### Work required
Each line of the material below should be reproduced exactly.

### Collected material
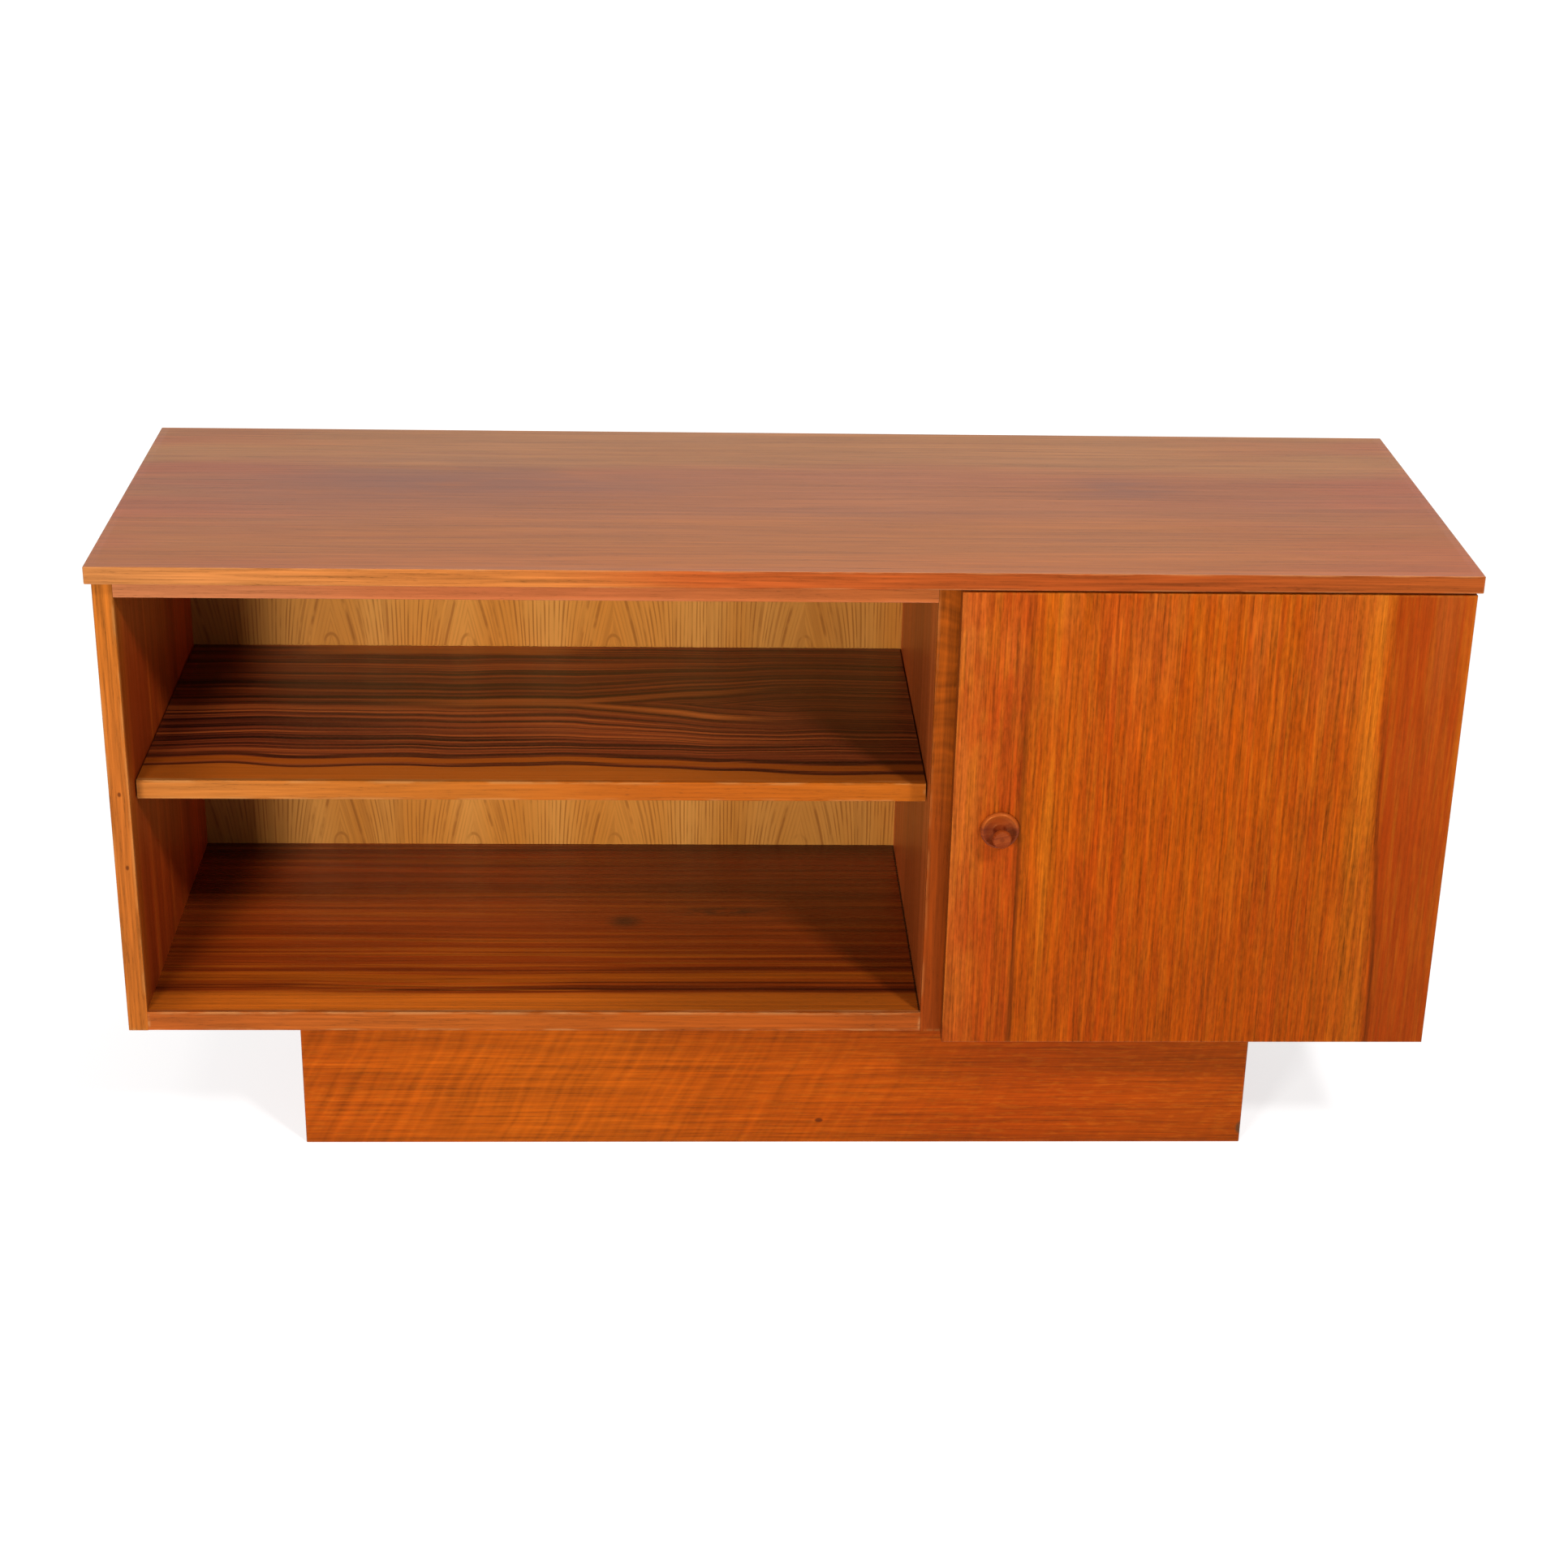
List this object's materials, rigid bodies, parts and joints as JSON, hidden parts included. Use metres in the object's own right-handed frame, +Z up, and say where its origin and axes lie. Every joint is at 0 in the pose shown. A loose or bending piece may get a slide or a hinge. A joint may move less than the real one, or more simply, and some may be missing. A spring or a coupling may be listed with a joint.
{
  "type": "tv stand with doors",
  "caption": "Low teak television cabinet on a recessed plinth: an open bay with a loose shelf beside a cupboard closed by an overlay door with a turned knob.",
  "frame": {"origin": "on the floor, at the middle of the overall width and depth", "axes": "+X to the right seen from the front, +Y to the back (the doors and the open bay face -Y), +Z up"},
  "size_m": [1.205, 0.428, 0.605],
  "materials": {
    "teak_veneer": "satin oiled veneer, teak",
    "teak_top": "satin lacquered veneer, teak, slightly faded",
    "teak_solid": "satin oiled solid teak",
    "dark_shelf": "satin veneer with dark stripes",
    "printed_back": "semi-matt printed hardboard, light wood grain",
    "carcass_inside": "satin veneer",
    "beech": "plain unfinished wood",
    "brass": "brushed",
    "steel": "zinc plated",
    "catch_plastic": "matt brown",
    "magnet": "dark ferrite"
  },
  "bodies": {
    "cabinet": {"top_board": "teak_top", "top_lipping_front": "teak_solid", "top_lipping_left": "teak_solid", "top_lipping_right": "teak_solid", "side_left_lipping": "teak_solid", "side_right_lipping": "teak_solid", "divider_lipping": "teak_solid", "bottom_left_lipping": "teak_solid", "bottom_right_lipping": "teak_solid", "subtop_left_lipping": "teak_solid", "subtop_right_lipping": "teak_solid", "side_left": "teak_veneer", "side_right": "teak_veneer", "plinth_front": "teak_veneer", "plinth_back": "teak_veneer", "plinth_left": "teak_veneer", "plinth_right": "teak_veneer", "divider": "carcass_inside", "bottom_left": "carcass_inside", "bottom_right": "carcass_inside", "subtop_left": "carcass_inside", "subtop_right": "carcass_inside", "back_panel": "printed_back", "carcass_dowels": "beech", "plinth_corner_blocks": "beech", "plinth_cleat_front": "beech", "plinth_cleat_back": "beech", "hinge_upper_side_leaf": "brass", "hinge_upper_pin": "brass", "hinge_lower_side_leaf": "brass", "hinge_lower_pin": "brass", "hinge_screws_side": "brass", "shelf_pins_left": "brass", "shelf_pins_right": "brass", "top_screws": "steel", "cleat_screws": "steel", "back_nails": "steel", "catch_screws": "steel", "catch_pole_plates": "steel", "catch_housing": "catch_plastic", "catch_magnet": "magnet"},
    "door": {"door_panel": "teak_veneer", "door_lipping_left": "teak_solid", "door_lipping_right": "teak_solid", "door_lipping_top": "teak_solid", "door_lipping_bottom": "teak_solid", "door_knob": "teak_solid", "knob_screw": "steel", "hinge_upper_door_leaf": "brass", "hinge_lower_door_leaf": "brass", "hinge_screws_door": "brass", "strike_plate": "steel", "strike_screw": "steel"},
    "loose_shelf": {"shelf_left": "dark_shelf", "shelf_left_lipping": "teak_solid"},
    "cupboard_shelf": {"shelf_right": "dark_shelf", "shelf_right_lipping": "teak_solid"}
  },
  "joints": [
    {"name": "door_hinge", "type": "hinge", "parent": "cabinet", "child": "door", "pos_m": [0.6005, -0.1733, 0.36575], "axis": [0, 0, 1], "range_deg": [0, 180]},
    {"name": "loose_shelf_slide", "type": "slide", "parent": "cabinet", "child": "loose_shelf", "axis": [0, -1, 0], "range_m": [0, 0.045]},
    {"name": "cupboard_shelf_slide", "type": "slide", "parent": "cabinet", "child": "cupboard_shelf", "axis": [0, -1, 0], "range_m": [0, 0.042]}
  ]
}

### Solution to the exercise
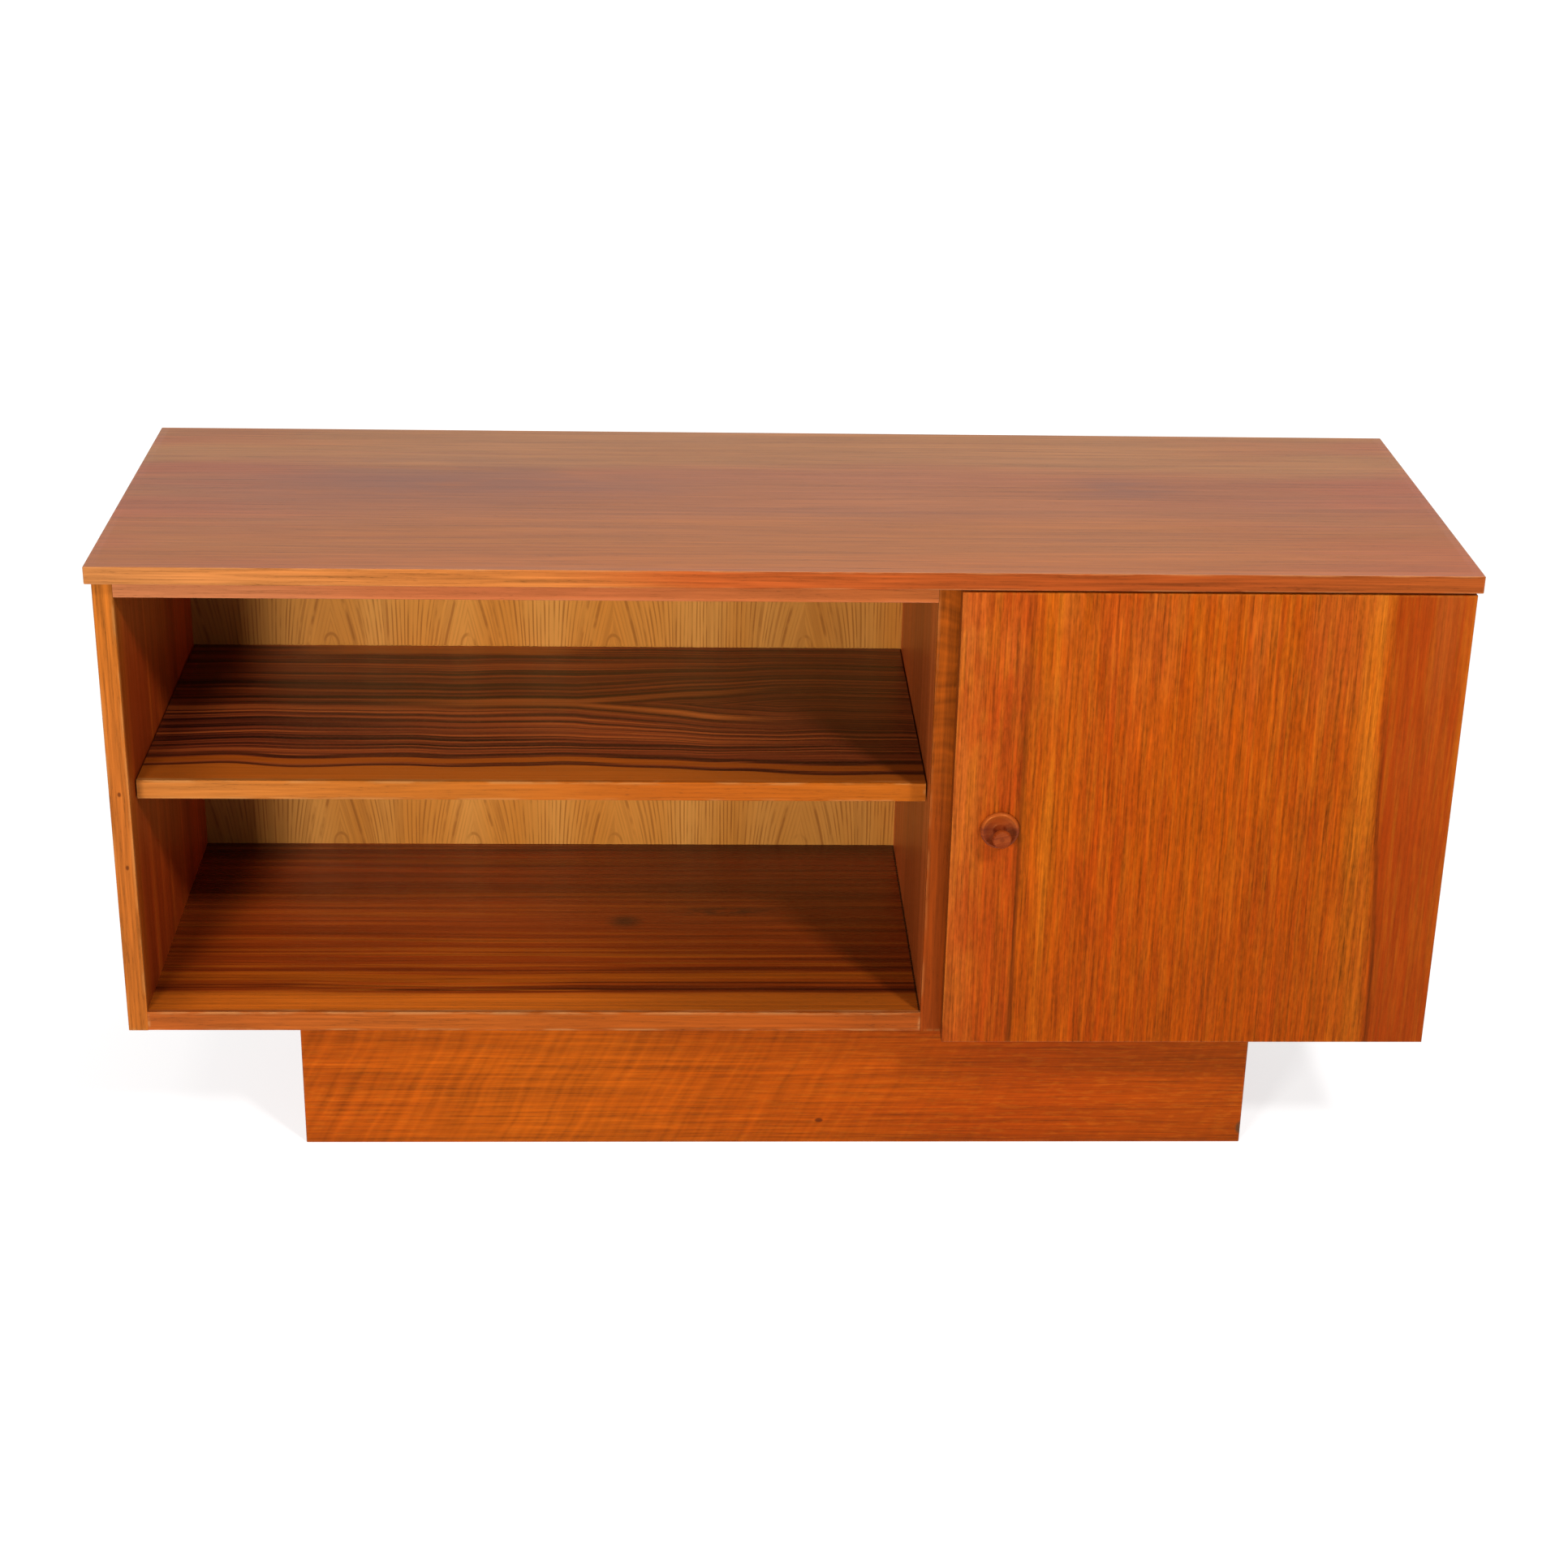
List this object's materials, rigid bodies, parts and joints as JSON, hidden parts included. Use metres in the object's own right-handed frame, +Z up, and say where its origin and axes lie. Every joint is at 0 in the pose shown. A loose or bending piece may get a slide or a hinge. A joint may move less than the real one, or more simply, and some may be missing. A spring or a coupling may be listed with a joint.
{
  "type": "tv stand with doors",
  "caption": "Low teak television cabinet on a recessed plinth: an open bay with a loose shelf beside a cupboard closed by an overlay door with a turned knob.",
  "frame": {"origin": "on the floor, at the middle of the overall width and depth", "axes": "+X to the right seen from the front, +Y to the back (the doors and the open bay face -Y), +Z up"},
  "size_m": [1.205, 0.428, 0.605],
  "materials": {
    "teak_veneer": "satin oiled veneer, teak",
    "teak_top": "satin lacquered veneer, teak, slightly faded",
    "teak_solid": "satin oiled solid teak",
    "dark_shelf": "satin veneer with dark stripes",
    "printed_back": "semi-matt printed hardboard, light wood grain",
    "carcass_inside": "satin veneer",
    "beech": "plain unfinished wood",
    "brass": "brushed",
    "steel": "zinc plated",
    "catch_plastic": "matt brown",
    "magnet": "dark ferrite"
  },
  "bodies": {
    "cabinet": {"top_board": "teak_top", "top_lipping_front": "teak_solid", "top_lipping_left": "teak_solid", "top_lipping_right": "teak_solid", "side_left_lipping": "teak_solid", "side_right_lipping": "teak_solid", "divider_lipping": "teak_solid", "bottom_left_lipping": "teak_solid", "bottom_right_lipping": "teak_solid", "subtop_left_lipping": "teak_solid", "subtop_right_lipping": "teak_solid", "side_left": "teak_veneer", "side_right": "teak_veneer", "plinth_front": "teak_veneer", "plinth_back": "teak_veneer", "plinth_left": "teak_veneer", "plinth_right": "teak_veneer", "divider": "carcass_inside", "bottom_left": "carcass_inside", "bottom_right": "carcass_inside", "subtop_left": "carcass_inside", "subtop_right": "carcass_inside", "back_panel": "printed_back", "carcass_dowels": "beech", "plinth_corner_blocks": "beech", "plinth_cleat_front": "beech", "plinth_cleat_back": "beech", "hinge_upper_side_leaf": "brass", "hinge_upper_pin": "brass", "hinge_lower_side_leaf": "brass", "hinge_lower_pin": "brass", "hinge_screws_side": "brass", "shelf_pins_left": "brass", "shelf_pins_right": "brass", "top_screws": "steel", "cleat_screws": "steel", "back_nails": "steel", "catch_screws": "steel", "catch_pole_plates": "steel", "catch_housing": "catch_plastic", "catch_magnet": "magnet"},
    "door": {"door_panel": "teak_veneer", "door_lipping_left": "teak_solid", "door_lipping_right": "teak_solid", "door_lipping_top": "teak_solid", "door_lipping_bottom": "teak_solid", "door_knob": "teak_solid", "knob_screw": "steel", "hinge_upper_door_leaf": "brass", "hinge_lower_door_leaf": "brass", "hinge_screws_door": "brass", "strike_plate": "steel", "strike_screw": "steel"},
    "loose_shelf": {"shelf_left": "dark_shelf", "shelf_left_lipping": "teak_solid"},
    "cupboard_shelf": {"shelf_right": "dark_shelf", "shelf_right_lipping": "teak_solid"}
  },
  "joints": [
    {"name": "door_hinge", "type": "hinge", "parent": "cabinet", "child": "door", "pos_m": [0.6005, -0.1733, 0.36575], "axis": [0, 0, 1], "range_deg": [0, 180]},
    {"name": "loose_shelf_slide", "type": "slide", "parent": "cabinet", "child": "loose_shelf", "axis": [0, -1, 0], "range_m": [0, 0.045]},
    {"name": "cupboard_shelf_slide", "type": "slide", "parent": "cabinet", "child": "cupboard_shelf", "axis": [0, -1, 0], "range_m": [0, 0.042]}
  ]
}